In one sense elliptic curves are a rather modern object as some of its properties have been studied only in the last century or so. But in another sense there are a very classical object for studying Diophantine equations. For instance it is possible to be "using" them implicitly and proving facts about them without actually knowing the formal concept like Ramanujan did with modular forms.

So my question is what is the history behind elliptic curves? When was the notion formalized and by whom? Any references to this?


Solution 1:

Clebsch, in the 1860s, proved that curves of genus 0 are parametrized by rational functions, and that those of genus 1 are parametrized by elliptic functions. Juel gave a geometric interpretation of the group law in the 1890s, Poincare asked in 1901 whether the rational points on a curve of genus 1 are finitely generated, and Mordell proved this in the 1920s.

As for examples, integral solutions of $y^2 = x^3 - 2$ etc. were determined (without proof) by Fermat, and Euler later solved it using algebraic numbers. There's a whole industry of mathematicians who tried so solve such equations at the end of the 19th century (Lucas, Sylvester, B. Levi, etc.).
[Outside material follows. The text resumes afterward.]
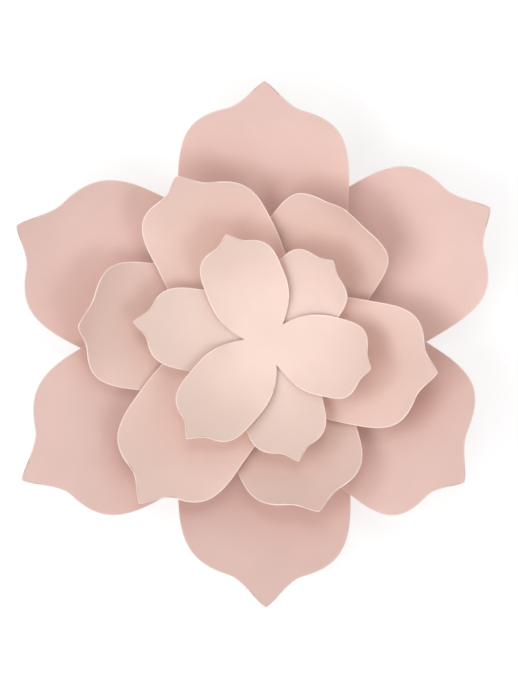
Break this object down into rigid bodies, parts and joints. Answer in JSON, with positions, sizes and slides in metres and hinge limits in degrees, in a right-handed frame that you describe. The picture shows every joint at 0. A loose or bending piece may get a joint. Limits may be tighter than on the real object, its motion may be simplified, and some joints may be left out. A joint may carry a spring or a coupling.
{
  "type": "giant paper flower",
  "caption": "Giant paper flower in blush-pink card, with layers of pointed petals that curl up round a flat middle.",
  "frame": {"origin": "centre of the flat back of the lowest card sheet", "axes": "+Z out of the flower's face, away from the wall or table behind it; +Y towards the tip of the top petal of the upper large sheet, to within two degrees"},
  "size_m": [0.3473, 0.3813, 0.1121],
  "materials": {
    "card": "matte",
    "glue": "satin",
    "foam": "matte"
  },
  "bodies": {
    "root": {"large_sheet_lower": "card", "large_glue_dot": "glue", "large_sheet_upper": "card", "medium_foam_pad": "foam", "medium_sheet_lower": "card", "medium_glue_dot": "glue", "medium_sheet_upper": "card", "small_foam_pad": "foam", "small_sheet_lower": "card", "small_glue_dot": "glue", "small_sheet_upper": "card"}
  },
  "joints": []
}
The modern theory took off in the 1930s with Hasse's work on the number of points on elliptic curves over finite fields, which subsequently was generalized by Weil with his conjectures.

Solution 2:

I just finished taking a graduate course in Elliptic curves from Ezra Brown here at Virginia Tech. He loves to write expository articles in mathematics and I just realized (not surprisingly) that he's a co-author in the article cited by Alvaro. You might want to take a look at some of his other articles, here's another one:

Brown, Ezra, and Bruce T. Myers. “Elliptic Curves from Mordell to Diophantus and Back.” The American Mathematical Monthly, vol. 109, no. 7, 2002, pp. 639–649. JSTOR, www.jstor.org/stable/3072428. Accessed 20 Apr. 2021.

Solution 3:

You may want to have a look at this one:

A. Rice and E. Brown, “Why Ellipses Are Not Elliptic Curves,” Mathematics Magazine 85 (2012), 163–176.

From their article:

We will therefore take a stroll through the history of mathematics, encountering first the ellipse, moving on to elliptic integrals, then to elliptic functions, jumping back to elliptic curves, and eventually making the connection between elliptic functions and elliptic curves. We will then finally be in a position to find out why no elliptically-shaped planar curves may ever be called elliptic curves.